[SHORT PROBLEM]
Only the lines from the one containing "makeChassis();" down to the one containing "obj.matrix_world = world", inclusive, are to be quoted exactly.

■ ■ ■ ■

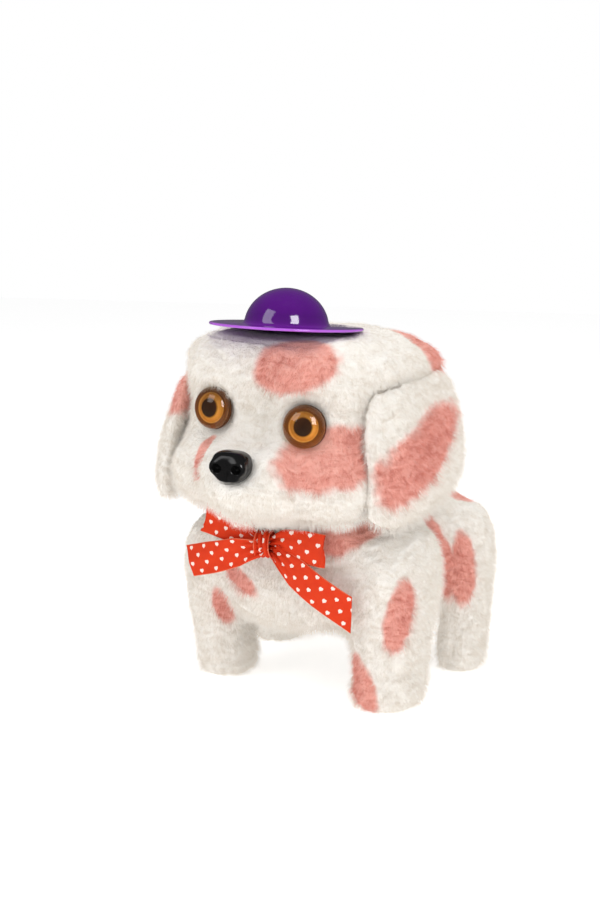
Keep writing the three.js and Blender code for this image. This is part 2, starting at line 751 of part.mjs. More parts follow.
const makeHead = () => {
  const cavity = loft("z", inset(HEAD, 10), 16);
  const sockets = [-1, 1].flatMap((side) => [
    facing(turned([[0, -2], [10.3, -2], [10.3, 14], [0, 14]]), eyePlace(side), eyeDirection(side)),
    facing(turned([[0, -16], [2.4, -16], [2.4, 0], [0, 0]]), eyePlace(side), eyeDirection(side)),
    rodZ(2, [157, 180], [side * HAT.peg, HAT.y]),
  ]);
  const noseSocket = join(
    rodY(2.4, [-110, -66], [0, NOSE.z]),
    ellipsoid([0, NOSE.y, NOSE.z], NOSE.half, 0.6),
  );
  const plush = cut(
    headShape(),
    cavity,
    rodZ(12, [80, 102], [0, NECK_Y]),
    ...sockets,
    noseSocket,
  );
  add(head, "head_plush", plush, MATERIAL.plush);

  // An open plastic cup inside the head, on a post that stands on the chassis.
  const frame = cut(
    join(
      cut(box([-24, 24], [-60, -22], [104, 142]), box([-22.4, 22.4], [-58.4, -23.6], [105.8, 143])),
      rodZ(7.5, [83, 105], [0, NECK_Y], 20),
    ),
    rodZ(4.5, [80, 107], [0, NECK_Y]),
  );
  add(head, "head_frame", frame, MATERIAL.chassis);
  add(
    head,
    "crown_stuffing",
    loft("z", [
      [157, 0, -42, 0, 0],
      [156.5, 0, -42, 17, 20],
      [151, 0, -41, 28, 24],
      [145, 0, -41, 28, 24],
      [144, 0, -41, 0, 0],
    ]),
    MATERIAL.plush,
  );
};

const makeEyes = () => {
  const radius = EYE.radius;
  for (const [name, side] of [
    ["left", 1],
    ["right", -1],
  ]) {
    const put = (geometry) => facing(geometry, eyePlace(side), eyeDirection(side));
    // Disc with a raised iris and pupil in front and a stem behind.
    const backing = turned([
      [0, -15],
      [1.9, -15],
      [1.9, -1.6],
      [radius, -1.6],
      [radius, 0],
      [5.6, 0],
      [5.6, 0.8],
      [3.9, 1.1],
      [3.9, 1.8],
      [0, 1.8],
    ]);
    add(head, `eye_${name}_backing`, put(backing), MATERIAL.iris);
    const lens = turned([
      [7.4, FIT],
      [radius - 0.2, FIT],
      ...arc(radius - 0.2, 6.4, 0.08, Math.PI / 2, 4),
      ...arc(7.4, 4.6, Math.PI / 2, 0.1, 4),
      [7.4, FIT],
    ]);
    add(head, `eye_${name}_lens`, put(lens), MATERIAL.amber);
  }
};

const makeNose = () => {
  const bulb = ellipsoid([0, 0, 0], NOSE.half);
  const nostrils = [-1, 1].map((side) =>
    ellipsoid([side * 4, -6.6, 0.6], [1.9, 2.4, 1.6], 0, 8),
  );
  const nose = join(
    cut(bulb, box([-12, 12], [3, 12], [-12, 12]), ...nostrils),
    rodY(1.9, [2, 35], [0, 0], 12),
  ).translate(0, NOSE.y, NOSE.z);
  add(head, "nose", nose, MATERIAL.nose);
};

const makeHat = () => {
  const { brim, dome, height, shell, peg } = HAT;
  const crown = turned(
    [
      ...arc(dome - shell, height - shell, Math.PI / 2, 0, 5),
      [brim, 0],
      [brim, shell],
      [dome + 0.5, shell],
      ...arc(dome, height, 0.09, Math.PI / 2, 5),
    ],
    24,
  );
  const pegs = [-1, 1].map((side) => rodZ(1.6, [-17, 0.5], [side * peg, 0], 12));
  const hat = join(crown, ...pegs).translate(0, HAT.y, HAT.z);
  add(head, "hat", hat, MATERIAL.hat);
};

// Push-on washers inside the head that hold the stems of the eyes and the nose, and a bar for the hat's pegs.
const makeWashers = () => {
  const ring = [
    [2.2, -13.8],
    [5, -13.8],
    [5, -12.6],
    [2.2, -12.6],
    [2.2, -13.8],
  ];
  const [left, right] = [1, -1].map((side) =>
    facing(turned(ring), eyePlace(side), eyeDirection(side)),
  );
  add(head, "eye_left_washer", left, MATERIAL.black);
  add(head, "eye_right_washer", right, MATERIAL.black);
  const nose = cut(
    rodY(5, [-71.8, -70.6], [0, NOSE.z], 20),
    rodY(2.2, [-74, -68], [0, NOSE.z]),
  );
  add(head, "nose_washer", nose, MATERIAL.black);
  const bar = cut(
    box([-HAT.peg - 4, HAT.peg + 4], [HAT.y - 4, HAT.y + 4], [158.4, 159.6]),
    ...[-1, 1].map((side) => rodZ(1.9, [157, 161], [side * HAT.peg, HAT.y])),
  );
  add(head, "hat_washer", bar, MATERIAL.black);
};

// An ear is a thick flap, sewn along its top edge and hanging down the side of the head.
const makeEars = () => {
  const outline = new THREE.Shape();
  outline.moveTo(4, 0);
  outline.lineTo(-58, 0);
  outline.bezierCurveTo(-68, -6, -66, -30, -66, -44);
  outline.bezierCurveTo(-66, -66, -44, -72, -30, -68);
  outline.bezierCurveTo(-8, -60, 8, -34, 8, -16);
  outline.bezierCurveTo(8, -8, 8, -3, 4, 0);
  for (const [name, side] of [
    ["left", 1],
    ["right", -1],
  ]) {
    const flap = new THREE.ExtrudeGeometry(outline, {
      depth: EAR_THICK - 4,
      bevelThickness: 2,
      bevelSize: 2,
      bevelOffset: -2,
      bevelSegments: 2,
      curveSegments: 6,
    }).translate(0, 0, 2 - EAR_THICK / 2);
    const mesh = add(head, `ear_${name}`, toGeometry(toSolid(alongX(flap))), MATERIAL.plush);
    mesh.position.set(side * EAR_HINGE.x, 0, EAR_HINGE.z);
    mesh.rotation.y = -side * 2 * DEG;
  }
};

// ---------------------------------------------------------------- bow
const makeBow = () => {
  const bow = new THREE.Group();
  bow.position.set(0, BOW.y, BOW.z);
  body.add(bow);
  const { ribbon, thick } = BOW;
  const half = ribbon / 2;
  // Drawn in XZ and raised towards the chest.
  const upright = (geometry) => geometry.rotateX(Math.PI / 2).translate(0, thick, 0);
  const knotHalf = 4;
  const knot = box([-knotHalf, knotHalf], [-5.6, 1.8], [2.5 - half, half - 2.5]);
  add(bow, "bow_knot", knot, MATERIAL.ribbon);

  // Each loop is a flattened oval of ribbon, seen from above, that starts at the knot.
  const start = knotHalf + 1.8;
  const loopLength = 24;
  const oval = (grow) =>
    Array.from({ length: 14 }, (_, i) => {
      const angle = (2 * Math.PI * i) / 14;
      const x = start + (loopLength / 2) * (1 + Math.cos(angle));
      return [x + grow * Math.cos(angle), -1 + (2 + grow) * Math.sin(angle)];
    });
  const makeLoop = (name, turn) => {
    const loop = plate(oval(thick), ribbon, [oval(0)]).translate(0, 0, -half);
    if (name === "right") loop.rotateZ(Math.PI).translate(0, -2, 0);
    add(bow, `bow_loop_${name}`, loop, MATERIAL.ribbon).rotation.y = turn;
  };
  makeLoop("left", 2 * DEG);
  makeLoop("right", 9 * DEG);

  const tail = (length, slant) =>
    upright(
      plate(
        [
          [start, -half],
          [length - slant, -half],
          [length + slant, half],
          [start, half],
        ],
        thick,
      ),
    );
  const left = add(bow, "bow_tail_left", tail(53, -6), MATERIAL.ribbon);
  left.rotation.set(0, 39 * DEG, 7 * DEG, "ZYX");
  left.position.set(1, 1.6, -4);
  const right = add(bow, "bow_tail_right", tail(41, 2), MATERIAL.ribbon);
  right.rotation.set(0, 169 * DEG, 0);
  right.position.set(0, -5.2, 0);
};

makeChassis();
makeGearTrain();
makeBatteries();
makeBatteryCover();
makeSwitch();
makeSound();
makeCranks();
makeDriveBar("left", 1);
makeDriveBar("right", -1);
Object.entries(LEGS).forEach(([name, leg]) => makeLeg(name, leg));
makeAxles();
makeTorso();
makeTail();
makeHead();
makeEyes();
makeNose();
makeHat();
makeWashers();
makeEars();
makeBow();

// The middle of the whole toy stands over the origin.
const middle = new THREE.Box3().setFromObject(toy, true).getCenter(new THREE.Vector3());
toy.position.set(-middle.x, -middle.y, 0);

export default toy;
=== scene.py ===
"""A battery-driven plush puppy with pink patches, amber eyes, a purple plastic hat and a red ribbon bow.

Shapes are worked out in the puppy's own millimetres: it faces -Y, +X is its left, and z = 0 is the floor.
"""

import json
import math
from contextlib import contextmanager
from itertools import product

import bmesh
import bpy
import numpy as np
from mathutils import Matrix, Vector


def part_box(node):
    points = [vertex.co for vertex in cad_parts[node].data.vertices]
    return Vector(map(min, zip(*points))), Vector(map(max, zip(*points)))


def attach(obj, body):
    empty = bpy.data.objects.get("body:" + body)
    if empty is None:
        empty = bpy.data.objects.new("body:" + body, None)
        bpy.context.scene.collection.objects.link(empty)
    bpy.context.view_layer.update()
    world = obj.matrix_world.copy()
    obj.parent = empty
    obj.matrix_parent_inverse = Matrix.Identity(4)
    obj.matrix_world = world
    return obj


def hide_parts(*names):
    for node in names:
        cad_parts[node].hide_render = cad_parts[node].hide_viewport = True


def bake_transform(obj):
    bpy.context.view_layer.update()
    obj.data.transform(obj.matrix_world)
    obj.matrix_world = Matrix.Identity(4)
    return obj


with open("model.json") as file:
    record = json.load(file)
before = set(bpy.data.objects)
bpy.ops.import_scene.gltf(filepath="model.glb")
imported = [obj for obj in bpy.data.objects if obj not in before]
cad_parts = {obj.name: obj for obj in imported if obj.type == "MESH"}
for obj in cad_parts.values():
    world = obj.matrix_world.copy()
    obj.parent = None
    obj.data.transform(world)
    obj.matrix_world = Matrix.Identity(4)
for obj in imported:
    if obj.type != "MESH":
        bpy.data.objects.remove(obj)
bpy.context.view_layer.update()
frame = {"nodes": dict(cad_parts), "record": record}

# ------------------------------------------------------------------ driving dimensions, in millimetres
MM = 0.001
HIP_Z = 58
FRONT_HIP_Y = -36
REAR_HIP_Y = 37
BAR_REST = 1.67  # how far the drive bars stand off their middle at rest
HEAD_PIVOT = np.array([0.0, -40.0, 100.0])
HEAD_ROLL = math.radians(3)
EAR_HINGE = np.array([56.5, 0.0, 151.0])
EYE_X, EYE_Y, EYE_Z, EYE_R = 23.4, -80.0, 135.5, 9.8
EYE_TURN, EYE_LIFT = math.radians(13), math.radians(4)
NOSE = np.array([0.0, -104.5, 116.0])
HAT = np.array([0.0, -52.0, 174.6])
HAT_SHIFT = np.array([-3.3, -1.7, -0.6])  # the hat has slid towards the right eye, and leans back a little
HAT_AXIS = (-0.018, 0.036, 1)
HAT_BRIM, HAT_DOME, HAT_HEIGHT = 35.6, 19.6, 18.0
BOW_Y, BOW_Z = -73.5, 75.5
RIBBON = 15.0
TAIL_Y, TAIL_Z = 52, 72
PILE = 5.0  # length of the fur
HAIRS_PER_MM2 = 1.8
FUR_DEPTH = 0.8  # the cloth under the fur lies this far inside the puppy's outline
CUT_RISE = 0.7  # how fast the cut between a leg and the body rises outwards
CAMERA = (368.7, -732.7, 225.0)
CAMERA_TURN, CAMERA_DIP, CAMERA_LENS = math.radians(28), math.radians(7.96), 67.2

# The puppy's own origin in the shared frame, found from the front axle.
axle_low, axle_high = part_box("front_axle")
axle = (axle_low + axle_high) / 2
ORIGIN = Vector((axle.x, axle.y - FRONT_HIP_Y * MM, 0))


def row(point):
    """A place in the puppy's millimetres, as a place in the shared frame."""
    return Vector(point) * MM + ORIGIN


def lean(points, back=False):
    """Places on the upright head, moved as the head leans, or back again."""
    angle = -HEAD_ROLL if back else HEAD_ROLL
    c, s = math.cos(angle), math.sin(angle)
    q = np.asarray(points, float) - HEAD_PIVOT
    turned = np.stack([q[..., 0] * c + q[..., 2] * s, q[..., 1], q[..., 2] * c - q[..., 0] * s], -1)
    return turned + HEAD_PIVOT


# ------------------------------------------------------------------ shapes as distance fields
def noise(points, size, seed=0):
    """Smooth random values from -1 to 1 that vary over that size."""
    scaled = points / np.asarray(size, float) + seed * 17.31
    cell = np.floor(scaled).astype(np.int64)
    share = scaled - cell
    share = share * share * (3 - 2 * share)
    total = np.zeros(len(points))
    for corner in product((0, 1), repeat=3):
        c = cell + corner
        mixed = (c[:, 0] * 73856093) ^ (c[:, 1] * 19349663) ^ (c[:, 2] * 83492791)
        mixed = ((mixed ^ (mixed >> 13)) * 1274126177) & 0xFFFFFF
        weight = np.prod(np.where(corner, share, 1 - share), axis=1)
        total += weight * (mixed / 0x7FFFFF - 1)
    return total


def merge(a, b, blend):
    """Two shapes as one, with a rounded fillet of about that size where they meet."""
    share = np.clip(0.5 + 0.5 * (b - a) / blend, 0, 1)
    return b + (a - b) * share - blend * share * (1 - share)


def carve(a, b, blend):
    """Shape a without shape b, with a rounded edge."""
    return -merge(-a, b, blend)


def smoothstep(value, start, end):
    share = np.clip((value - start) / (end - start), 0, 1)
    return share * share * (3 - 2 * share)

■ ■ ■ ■

[SOLUTION]
makeChassis();
makeGearTrain();
makeBatteries();
makeBatteryCover();
makeSwitch();
makeSound();
makeCranks();
makeDriveBar("left", 1);
makeDriveBar("right", -1);
Object.entries(LEGS).forEach(([name, leg]) => makeLeg(name, leg));
makeAxles();
makeTorso();
makeTail();
makeHead();
makeEyes();
makeNose();
makeHat();
makeWashers();
makeEars();
makeBow();

// The middle of the whole toy stands over the origin.
const middle = new THREE.Box3().setFromObject(toy, true).getCenter(new THREE.Vector3());
toy.position.set(-middle.x, -middle.y, 0);

export default toy;
=== scene.py ===
"""A battery-driven plush puppy with pink patches, amber eyes, a purple plastic hat and a red ribbon bow.

Shapes are worked out in the puppy's own millimetres: it faces -Y, +X is its left, and z = 0 is the floor.
"""

import json
import math
from contextlib import contextmanager
from itertools import product

import bmesh
import bpy
import numpy as np
from mathutils import Matrix, Vector


def part_box(node):
    points = [vertex.co for vertex in cad_parts[node].data.vertices]
    return Vector(map(min, zip(*points))), Vector(map(max, zip(*points)))


def attach(obj, body):
    empty = bpy.data.objects.get("body:" + body)
    if empty is None:
        empty = bpy.data.objects.new("body:" + body, None)
        bpy.context.scene.collection.objects.link(empty)
    bpy.context.view_layer.update()
    world = obj.matrix_world.copy()
    obj.parent = empty
    obj.matrix_parent_inverse = Matrix.Identity(4)
    obj.matrix_world = world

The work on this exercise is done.